Producing an advanced final project

Your job as a writer and as a data scientist is effectively communicating what your dataset is about. The technical details of the data set will be described in your datasheet (follow a template as in the examples in sections 3.1-3.5 of this article on datasheets. We expect the total length should be 1500-3000 words. Inside this range, length will not be a factor in grading.

Introduction

The introduction should be the exposition of the article where you can use less rigorous language. Your language should be generally accessible. Aim for this to be readable by someone who hasn’t taken this class (maybe your roommate, your family, or you at the start of the semester). It should still be formal, but someone should come to the end and want to read more. FiveThirtyEight articles might be a good baseline tone for this.

Advanced introductions will immediately tell us what the setting is, what you found, and why it matters. They will add details as they are needed. Language will be polished and free from errors (Note: if your group does not include a native English speaker, make a note of that). Beginning writeups will be less focused and organized. They may jump to technical details without explaining why results are important. They may have spelling and grammatical errors, or awkward or incomplete sentences, indicating that they were written in haste and never reviewed.

Datasheet

As described above, in the style of Gebru et al. Think of this as the “origin story” of your data set. Answer all of the questions listed in the previous section. You can write this in any style as long as it’s easy to read as a Q&A. Datasheet will be graded on content, not style. Follow sections 3.1- 3.5 (Motivation to Uses) in this article.

Data analysis and evaluation of significance

Here you will clearly detail your methods used in each part. Qualitative claims made in the exposition should have numerical backing here (instead of “X is larger than Y” write “X is 3.65 times larger than Y”). This should read like a scientific paper, but does not need to be “stuffy” or overly indirect: “we did …” is more natural than “… was done”. A reader should be able to replicate your experiments and findings via their own code after reading this.

It’s important to organize your analysis. Common organizational patterns:

  • Big to small. Start with a high-level description of the complete dataset, then add more detail and increase specificity until you are looking at individual data points.
  • Small to big. The opposite: start with individual data points, then “zoom out” progressively until you get to a broad, top-level overview.
  • Bites at the apple. Visit different facets of the dataset. This could be subsets of the observations along different criteria, or a series of aggregate views where you are grouping by different variables (e.g. alumni by state, then by industry, then by major).

In most cases you will try many possible analyses. You don’t have to report everything that you did. Find a good selection that makes sense. In most datasets there are potentially thousands of different functions that you could analyze. Why are the ones you chose the most interesting?
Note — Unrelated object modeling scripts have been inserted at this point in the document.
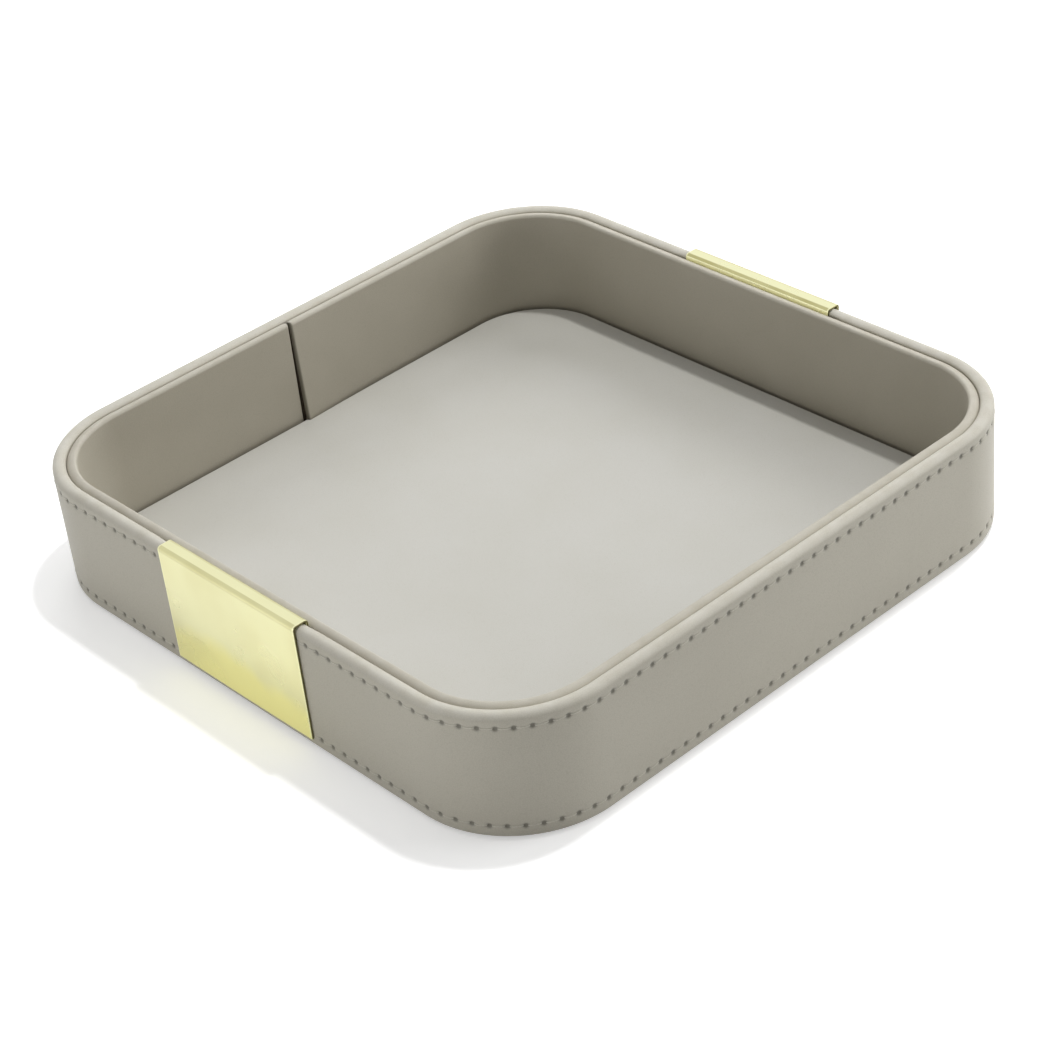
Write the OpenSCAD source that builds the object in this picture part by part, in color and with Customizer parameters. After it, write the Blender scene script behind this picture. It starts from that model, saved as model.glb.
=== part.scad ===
// Square tray with rounded corners. Two bands stand one inside the other, each a strip of board
// bent round and wrapped in hide, and they hold a flat floor panel. A folded brass clip sits over
// the outer band on two opposite sides, and two rows of stitching run round the outer band.
// The origin is on the underside at the middle of the tray. X and Y follow the sides, Z is up.

/* [Tray] */
// Outside length of the tray along X, over the hide
tray_w = 204; // [150:1:320]
// Outside length of the tray along Y, over the hide
tray_d = 206; // [150:1:320]
// Outside radius of the four corners
corner_r = 33; // [24:1:60]

/* [Outer band] */
// Height of the outer band, from its foot to the top of its rim
band_h = 38; // [26:1:80]
// Thickness of the bent board strip
outer_board_t = 2; // [1.5:0.1:4]
// Thickness of the hide on the outer band
outer_hide_t = 0.8; // [0.6:0.1:1.1]
// Radius of the lower outside edge, over the hide
foot_r = 1.4; // [1.2:0.1:2]
// Depth of the hide turned down inside the outer band
outer_turn_in = 12; // [6:1:18]
// Width of the hide turned in under the base
outer_lap = 8; // [4:1:14]
// Gap where the ends of the outer strip meet, under the right clip
joint_gap = 0.3; // [0.1:0.1:1]

/* [Inner band] */
// Width of the groove between the two bands
groove_w = 0.7; // [0.7:0.1:1.5]
// Thickness of the inner board strip
inner_board_t = 1.4; // [1:0.1:3]
// Thickness of the hide on the inner band
inner_hide_t = 0.7; // [0.5:0.1:1]
// Depth of the hide turned down on the back of the inner band
inner_turn_in = 9; // [4:1:14]
// How far the inner rim stands below the outer rim
rim_step = 0.4; // [0:0.1:3]
// Place of the seam along X, on the far wall
seam_x = -3.8; // [-50:0.1:50]
// Gap where the ends of the inner band meet
seam_gap = 0.8; // [0.3:0.1:2]

/* [Floor and base] */
// Thickness of the base board that both bands are glued to
base_t = 1.8; // [1.2:0.1:5]
// Room between the base board and the outer strip
base_fit = 0.1; // [0:0.05:0.4]
// Thickness of the board inside the floor panel
floor_board_t = 1; // [0.6:0.1:3]
// Thickness of the hide on the floor panel
floor_hide_t = 0.8; // [0.5:0.1:1.5]
// Gap between the floor panel and the inner band
floor_gap = 0.5; // [0.3:0.1:2]
// Thickness of the suede sheet under the tray
suede_t = 0.6; // [0.4:0.1:1.5]
// How far the edge of the suede sheet lies inside the outer face
suede_inset = 3; // [2:0.5:6]
// Room between the card under the base and the turned-in hide
card_fit = 0.3; // [0:0.1:1]

/* [Clips] */
// Width of each clip along the side
clip_w = 57; // [20:1:80]
// Thickness of the clip's sheet
clip_t = 0.6; // [0.4:0.1:0.6]
// Air between the clip and the hide, on top and outside
clip_air = 0.25; // [0.2:0.05:0.5]
// Outside radius of the clip's bends
clip_bend_r = 0.9; // [0.7:0.1:1.2]
// Depth of the clip's inner leg in the groove
clip_leg = 10; // [5:1:18]
// How far the clip's lower edge stands above the foot of the band
clip_rise = 2.8; // [0:0.1:8]
// Place of the left clip along Y
left_clip_y = 1.5; // [-15:0.5:15]
// Place of the right clip along Y
right_clip_y = 0; // [-15:0.5:15]

/* [Stitching] */
// Distance from each edge of the outer band to its row of stitches
stitch_edge = 3.8; // [3:0.1:8]
// Wanted distance from stitch to stitch
stitch_pitch = 4.55; // [4:0.05:9]
// Length of one stitch
stitch_len = 3.2; // [2:0.1:3.6]
// Thickness of the thread
thread_d = 0.5; // [0.4:0.05:0.5]
// Width of the channel that the thread lies in
channel_w = 0.8; // [0.6:0.1:1.5]
// Depth of the channel that the thread lies in
channel_depth = 0.35; // [0.35:0.05:0.5]

/* [Hidden] */
$fn = 96;

// Overrun of every cut past the face that it starts from
cut = 1;
// Room between the thread and the bottom of its channel
thread_fit = 0.05;

// Straight part of each side, and where the corners' centres are
side_x = tray_w - 2 * corner_r;
side_y = tray_d - 2 * corner_r;
corner_x = side_x / 2;
corner_y = side_y / 2;
sign_x = [1, -1, -1, 1];
sign_y = [1, 1, -1, -1];

// Heights of the layers, from the underside up
foot_z = suede_t;
base_z = foot_z + outer_hide_t;
inside_z = base_z + base_t;
floor_board_top = inside_z + floor_board_t;
rim_z = foot_z + band_h;
inner_rim_z = rim_z - rim_step;

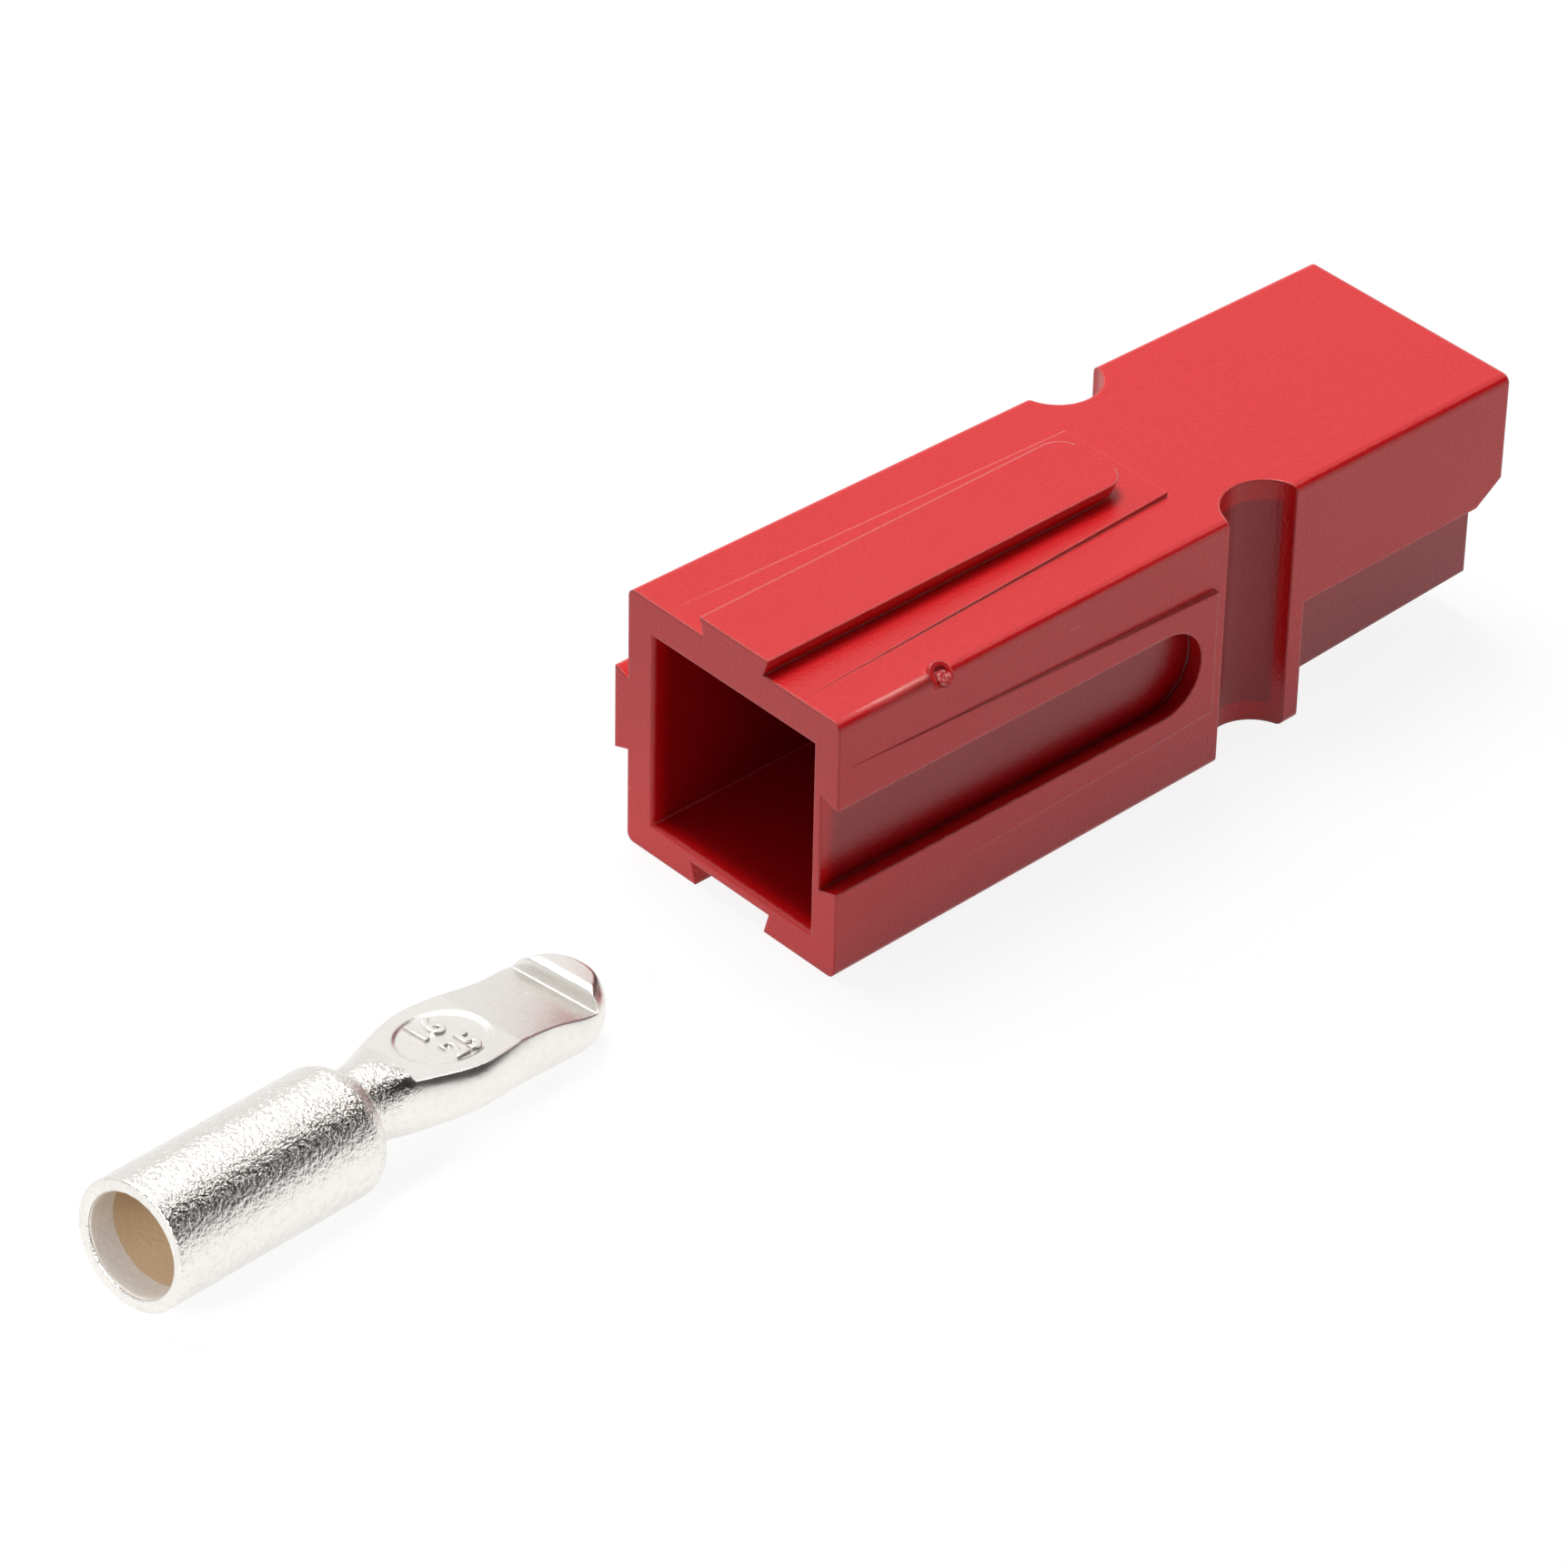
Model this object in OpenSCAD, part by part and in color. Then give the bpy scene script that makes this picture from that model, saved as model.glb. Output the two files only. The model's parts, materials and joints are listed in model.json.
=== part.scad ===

Advanced analyses will be clear, logical, and methodical. Mathematical modeling will a have clear purpose that answers relevant questions and contributes to an overall perspective. Results will be contextualized with significance tests or comparisons to alternative simpler explanations. Reasonable “next questions” should be followed or acknowledged, though you don’t have to follow every lead. Beginning analyses will be disorganized and haphazard. They will apply models without context or purpose. They report results without considering whether those results are meaningful or random noise.

Interpretation and conclusions

This section should reflect on what you accomplished and where you might go from here. These can be hard to write without feeling repetitive. The conclusion is a good place to mention things that you tried that did not work, or data that you could not find but that you would add in a hypothetical further version.

Limitations

“Data” is a selective view of the world that may have been produced in any number of limited, skewed, or biased ways. “Models” are exactly that: miniature representations of real processes that capture some essential relationships but eliminate everything else. Identifying the limitations of your work is a critical part of the data science process.

“Do I need to … to get a good grade?”

What we want you to do is make an argument based on a data set. If the perfect data set already exists, great! You have more time to work on the details of the modeling and the presentation. In many cases the data set you want doesn’t exist in the form you are looking for, and you need to do some work to create it. We want you to have tools to do that if needed. But even if you think you have exactly the data you want, you may find that in investigating it you realize that there are additional questions that require more data collection.

Students often find this kind of open-ended project difficult because it requires more independence and feels more risky. We’ve built in multiple low-stakes checkpoints to help make sure we give you feedback and reduce the feeling of “flying blind”. But it’s also the most realistic and valuable experience to prepare you for what you will do after graduation, and the thing that alums most often remember years later.

Writing help

If you could use more support in your writing, the Cornell Writing Centers are a free resource available to students looking to improve their writing. They can help you with specific assignments (like the final project phases!) and they offer their services both in-person and online.

Formatting + communication

Suppress code and warnings

  • Include the following in the YAML of your report.qmd to suppress all code, warnings, and other messages.
execute:
  echo: false
  warning: false

Headers

Use headers to clearly label each section. Make sure there is a space between the previous line and the header. Use appropriate header levels.

References

Include all references in a section called “References” at the end of the report. This course does not have specific requirements for formatting citations and references. Optional: Use Quarto’s citation support for generating your reference. See Citations & Footnotes on the Quarto documentation for more on that.

Appendix

If you have additional work that does not fit or does not belong in the body of the report, you may put it at the end of the document in section called “Appendix”. The items in the appendix should be properly labeled. The appendix should only be for additional material. The reader should be able to fully understand your report without viewing content in the appendix. We will not grade your appendix.

Resize figures

Resize plots and figures, so you have more space for the narrative. Resize individual figures: Set fig-width and fig-height in chunk options, e.g.,

#| echo: fenced
#| label: plot1
#| fig-height: 3
#| fig-width: 5

replacing plot1 with a meaningful label and the height and width with values appropriate for your write up.

Resize all figures: Include the fig-height and fig-width options in the YAML header as shown below:

execute:
  fig-height: 3
  fig-width: 5

Replace the height and width values with values appropriate for your write up.

Arranging plots

Arrange plots in a grid, instead of one after the other. This is especially useful when displaying plots for exploratory data analysis and to check assumptions.

If you’re using ggplot2 functions, the patchwork package makes it easy to arrange plots in a grid.